物流倉庫や工場のような屋内環境では、床面の障害物検知やルート制御がメインとなるため、2DスキャンのLiDARが主に用いられます。一方、屋外や人との協働が必要な現場では、3Dスキャンやソリッドステート型が選ばれやすくなっています。求められる用途に応じた最適な選定が必要です。
AMRにおけるLiDARの用途と活用図
LiDARの役割:AMRの「目」としての働き
AMRは自ら環境を認識しながら走行するため、「視覚」が欠かせません。
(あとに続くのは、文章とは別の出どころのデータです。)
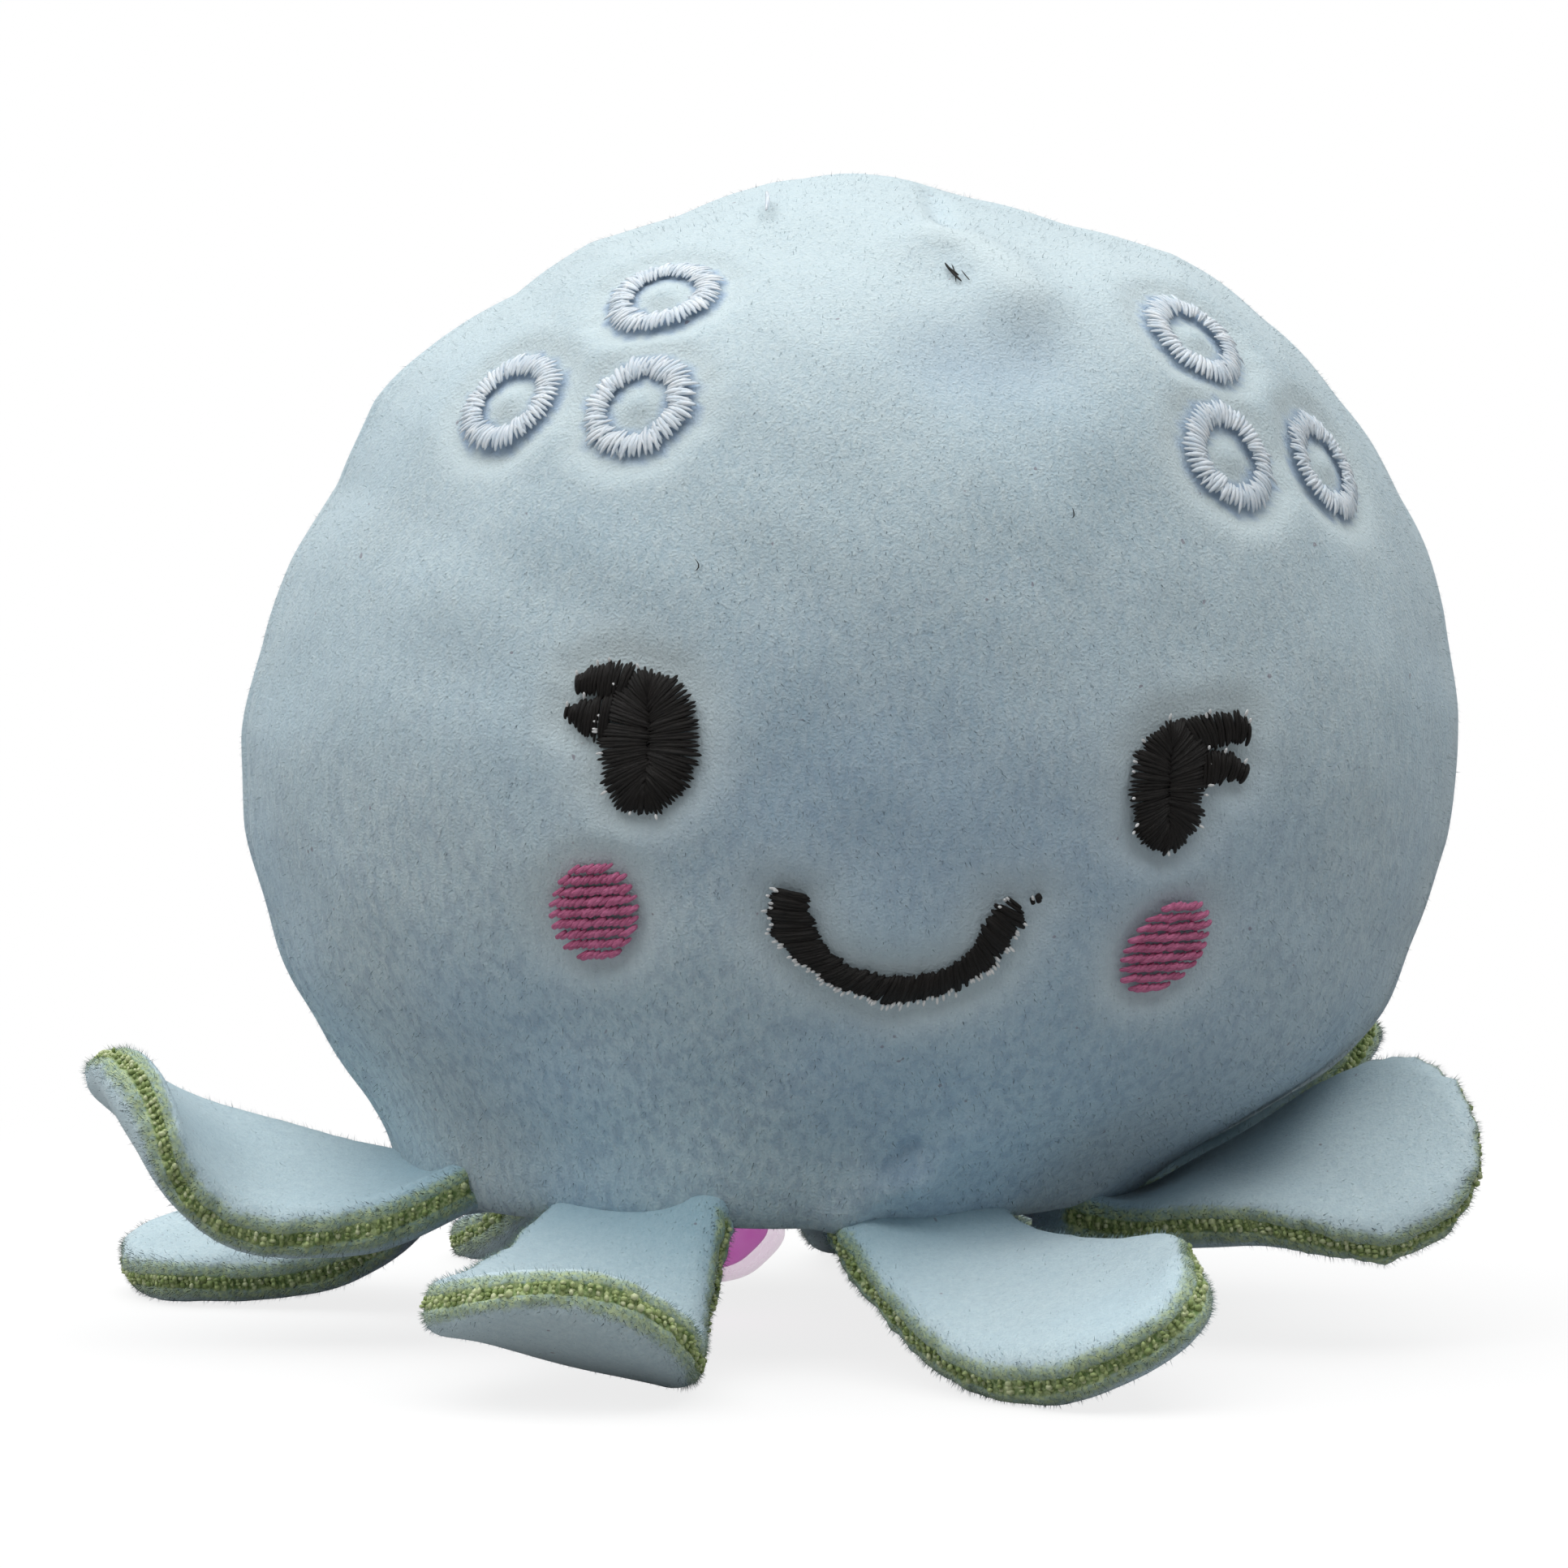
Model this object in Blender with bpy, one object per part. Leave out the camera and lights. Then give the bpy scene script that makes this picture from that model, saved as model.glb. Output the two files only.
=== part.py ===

LiDARは、次のような機能を担っています:
- 人や障害物を瞬時に検知し、減速・停止などの回避動作を指示
- 自己位置推定(SLAM:Simultaneous Localization and Mapping)により、マップ生成と現在地の把握
- 他センサー(カメラ、超音波)との連携で死角を減らし、360度の安全を確保
LiDARが活用される「自己位置推定・地図生成(SLAM)」の仕組みについては、AMRのSLAM技術とは?自己位置推定とマッピングの仕組みをわかりやすく解説で詳しく解説しています。
AMRの構成とLiDARの配置
┌─────────────┐
│ LiDAR(前方) │ ← 人や障害物を検知
└─────────────┘
↑
┌────────┐
│ AMR本体 │
│(走行ユニット)│
└────────┘
↓
周囲センサー(左右や背面)
現場によっては、LiDARを複数搭載し、死角をなくす設計も一般的です。
AMR導入プロセスにおけるLiDARの検討タイミング
AMR導入プロセス ─────→
[要件定義] ─ [機器選定] ─ [検証] ─ [導入] ─ [運用]
↓ ↓ ↓ ↓
LiDAR必要性 スペック確認 実証実験 保守整備
どの段階で検討するべきか?
- 要件定義時:AMRの走行環境(屋内/屋外)、人との距離、安全要件を明確に
- 機器選定時:LiDARの種類、視野角、検知距離、環境耐性を比較検討
- 実証実験時:実際の現場で人や障害物の検出精度を確認
- 導入・運用時:定期的な校正や清掃などメンテナンス体制の設計
LiDAR選定時に確認すべきポイント
【LiDAR選定時のチェックポイント】
☑ 検知距離は現場に適しているか?(例:5m以上など)
☑ 視野角は必要なカバー範囲を満たしているか?
☑ 屋外使用なら防水・防塵(IP規格)を確認したか?
☑ 他センサーやSLAMとの連携は可能か?
☑ AMRへの取り付けサイズ・重量に問題ないか?
このチェックリストを元に、複数の製品を比較することが重要です。
よくあるトラブルと注意点
誤検知・検出漏れの原因
LiDARは非常に高性能ですが、以下のような点に注意が必要です:
- 黒い物体やガラス、透明素材はレーザー光を吸収または透過しやすく、誤検知や検出漏れが起きる可能性があります
- 水滴や埃がレンズに付着すると測定精度が低下します
メンテナンスと運用上の工夫
- レンズ表面の汚れはこまめに除去し、清掃ルールをマニュアル化
- 通信トラブルや電源障害に備えた冗長設計も推奨されます
こんな課題があるなら、LiDAR搭載AMRの導入が有効かも
現場で以下のような課題がある場合、LiDAR搭載AMRがその解決手段となる可能性があります。
- 作業者とAMRが同じ空間で協働しており、接触事故を減らしたい
- 倉庫内で棚や台車など動く障害物が多く、柔軟な検知が必要
- 屋外エリアの搬送もカバーしたいが、環境変化に強いセンサーが必要
- マップ生成や自己位置推定を精度高く行いたい
LiDARを活用したAMR導入のポイント
- センサー単体での性能だけでなく、AMR本体との連携設計が重要です
- LiDARの取り付け角度や設置位置で検知範囲が大きく変わるため、シミュレーションによる事前検討が効果的です
- 他センサー(カメラ、超音波、エンコーダなど)との使い分けにより、死角を補完し全体の安定性が向上します
まとめ
LiDARは、AMRの安全かつ柔軟な走行を実現するために欠かせないセンサー技術です。導入検討時は、走行環境・目的・安全要件に応じて、最適なLiDARを選定することが鍵となります。製品選びの際は、仕様だけでなく、AMRとの統合性や運用体制も考慮しましょう。